Leap is common in idiomatic use:  To do something in “leaps and bounds” suggests commendably quick progress.  A “leap in the dark” is to take some action while being uncertain of consequences and the related “leap of faith” is trusting in something that cannot be seen or proven so in a sense they’re two ways of saying much the same thing although “leap of faith” does also imply some trust in something or someone.  To have one’s heart “leap into one’s throat” is an allusion to the sensation felt sometimes in the throat when something scary happens.  To “leap for joy” is much the same as “jump for joy” and describes joyous happiness.  To “leap at” something is enthusiastically to take up an offer, avail one’s self of an opportunity etc.  When doing so, one might be said to “leap into action”.  To be cautioned to “look before you leap” is to suggest one should be sure of things before doing something; if one ignores the advice then it’s a “leap of faith” or a “leap into the dark”.  To “leapfrog” is to skip a step in some process, the connotation almost always positive.  To suggest someone “take a flying leap” is much the same as telling them to “go jump in the lake” or, as is now more common: “fuck off”.  The concept of the "quantum leap" was in 1913 introduced (as the "quantum jump") by Danish physicist Niels Bohr (1885–1962) in his "Bohr model" of the atom.  In the strange world of quantum mechanics it describes the discontinuous change of the state of an electron in an atom or molecule from one energy level to another and was adopted figuratively to refer to an "abrupt, extreme change".  In modern use, it has come to mean a large or transformative change, a use to which pedants sometimes object but this is how the English language works.  The “leap year bug” is jargon rather than a idiom and describes the growing number of instances of problems caused by computers (and related machines) for whatever reason not correctly handling the existence of leap years.  Most are caused by human error and some are not being rectified because the original error has been built upon to such an extent that it’s easier to handle the bugs as they occur.  If something is said to be “a bit of a leap” or “quite a leap” it means there's some scepticism about the relationship one thing and another (often cause & effect). 

Jaguar's Leaper

Left to right (top row): Buick, Packard & Pierce-Arrow; (centre row): Rolls-Royce, Bentley & Mercury; (bottom row): Duesenberg, Mercedes-Benz & Nash.
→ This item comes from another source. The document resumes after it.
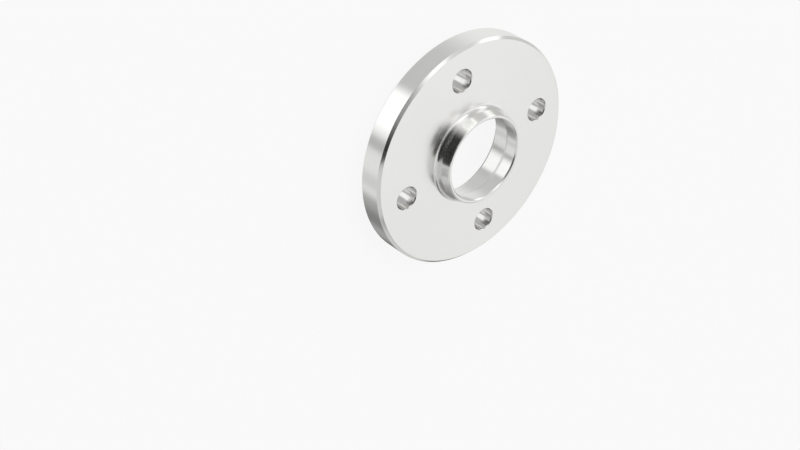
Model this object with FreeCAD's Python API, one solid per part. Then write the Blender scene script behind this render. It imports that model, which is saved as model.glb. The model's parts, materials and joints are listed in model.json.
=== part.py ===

The radiator cap of course began as a mere functional device which could be unscrewed to allow coolant to be added but, inevitably, possibilities occurred to stylists (they weren’t yet “designers”) and soon the things were a small platform for miniature (though many were anything but small) works of art to covey an image to suit at least what was imagined to be the character of the vehicle on which they sat.  Although such embellishments are now remembered for their decorative qualities (and many in the art deco era during the inter-war were lovely creations), some genuinely were functional and “topping-up” the coolant was for decades a frequent part of the motoring experience so, however attractive they may have been, their use as a handle means they may be thought architectonic as well as artistic. The Jaguar Leaper had fangs and while that sounds ominous for pedestrians, some of the radiator cap & hood emblems looked more lethal still and even before the “safety movement” of the 1960s, there had been discussions about the dangers they posed.  For the safety of pedestrians, the few survivors now are spring-loaded or retract when the vehicle is in motion.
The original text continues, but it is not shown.